Foucault describes data without a theoretical framework as a kind of “blind empiricism” that yields data but very little explanation.
What is required is both theory and data. Paul Trowler describes the relationship between theory and data as a “wicked problem”.
Wicked issues being:
- have many causal levels
- have no clear stopping point, where a solution has been reached
- not clearly right or wrong
The point being that if educational research becomes over reliant on theory, particularly grand theory such as Marxism etc., then there is a danger to the authentic voice of the practitioner. On the other hand if the practitioner forgoes theory then the thesis could become weightless, floating off in directions that are not accessible and do not contribute to a body of knowledge.
One alternative is a mid-range theory. Research should have a meaning to the situated context that it purports to be studying but also be generisable. Not to the extent of a grand theory but at least to other similar institutions, subjects or whatever.
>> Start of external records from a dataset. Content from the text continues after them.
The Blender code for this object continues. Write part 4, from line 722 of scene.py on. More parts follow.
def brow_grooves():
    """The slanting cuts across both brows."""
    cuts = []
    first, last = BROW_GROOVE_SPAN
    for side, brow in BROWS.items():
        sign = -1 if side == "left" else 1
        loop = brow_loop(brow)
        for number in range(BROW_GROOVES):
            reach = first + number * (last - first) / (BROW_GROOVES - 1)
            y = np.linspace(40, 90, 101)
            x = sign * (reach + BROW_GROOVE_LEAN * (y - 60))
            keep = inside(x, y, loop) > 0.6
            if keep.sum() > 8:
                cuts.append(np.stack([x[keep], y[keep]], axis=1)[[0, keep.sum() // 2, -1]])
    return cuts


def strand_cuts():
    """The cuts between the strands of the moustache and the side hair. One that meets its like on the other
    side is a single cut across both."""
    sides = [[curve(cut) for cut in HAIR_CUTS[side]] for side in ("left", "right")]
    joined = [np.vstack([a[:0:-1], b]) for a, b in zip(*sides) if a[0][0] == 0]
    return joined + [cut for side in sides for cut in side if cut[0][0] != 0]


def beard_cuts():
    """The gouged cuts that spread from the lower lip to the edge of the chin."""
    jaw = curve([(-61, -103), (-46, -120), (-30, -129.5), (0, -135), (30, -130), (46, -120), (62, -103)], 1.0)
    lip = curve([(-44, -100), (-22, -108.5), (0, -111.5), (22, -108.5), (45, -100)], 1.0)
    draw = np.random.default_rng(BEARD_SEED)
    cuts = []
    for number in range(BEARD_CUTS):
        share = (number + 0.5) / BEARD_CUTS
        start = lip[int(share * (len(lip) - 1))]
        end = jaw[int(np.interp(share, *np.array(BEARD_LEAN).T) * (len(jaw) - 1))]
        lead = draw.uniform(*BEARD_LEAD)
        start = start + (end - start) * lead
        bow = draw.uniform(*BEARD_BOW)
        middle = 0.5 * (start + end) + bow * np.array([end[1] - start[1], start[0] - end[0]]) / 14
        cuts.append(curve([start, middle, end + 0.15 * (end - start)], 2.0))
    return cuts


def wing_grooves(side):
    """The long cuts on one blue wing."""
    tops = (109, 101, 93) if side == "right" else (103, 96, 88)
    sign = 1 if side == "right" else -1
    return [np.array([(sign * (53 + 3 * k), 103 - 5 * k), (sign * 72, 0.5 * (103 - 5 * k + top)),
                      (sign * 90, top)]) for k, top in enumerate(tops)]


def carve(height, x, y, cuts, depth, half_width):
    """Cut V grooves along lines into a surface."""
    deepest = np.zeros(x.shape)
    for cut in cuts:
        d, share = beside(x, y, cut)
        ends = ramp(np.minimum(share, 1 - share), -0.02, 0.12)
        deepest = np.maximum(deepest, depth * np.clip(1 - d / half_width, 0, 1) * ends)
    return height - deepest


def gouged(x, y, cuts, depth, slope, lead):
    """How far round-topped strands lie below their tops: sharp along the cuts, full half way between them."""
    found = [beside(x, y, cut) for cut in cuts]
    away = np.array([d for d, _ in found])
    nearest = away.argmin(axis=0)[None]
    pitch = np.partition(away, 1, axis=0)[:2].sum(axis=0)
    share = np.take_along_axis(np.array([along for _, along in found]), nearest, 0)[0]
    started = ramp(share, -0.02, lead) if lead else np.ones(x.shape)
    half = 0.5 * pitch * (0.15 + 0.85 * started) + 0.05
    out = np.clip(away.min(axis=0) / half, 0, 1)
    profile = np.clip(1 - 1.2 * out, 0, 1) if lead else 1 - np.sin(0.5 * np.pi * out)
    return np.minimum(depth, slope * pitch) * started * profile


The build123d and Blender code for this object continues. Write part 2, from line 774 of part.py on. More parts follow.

Kathy Charmaz writes beautifully about evoking experiential feeling, developing a theme of writing as a strategy, inviting the reader into a story and imparting a mood through linguistic style and narrative exposition. She juxtaposes the need for theorists to be analytical in their writing, but balances that with the need to evoke the experiences of the participants. The research should remain grounded in the particular situated context but have meaning in other contexts.
Basil Bernstein describes it as the general principle, which ‘makes the data tick’ what matters is the relations between data groups. The art of the researcher is to make those relations visible. The relations between categories then point to something else—the underlying rules or principles that generate the particular instance.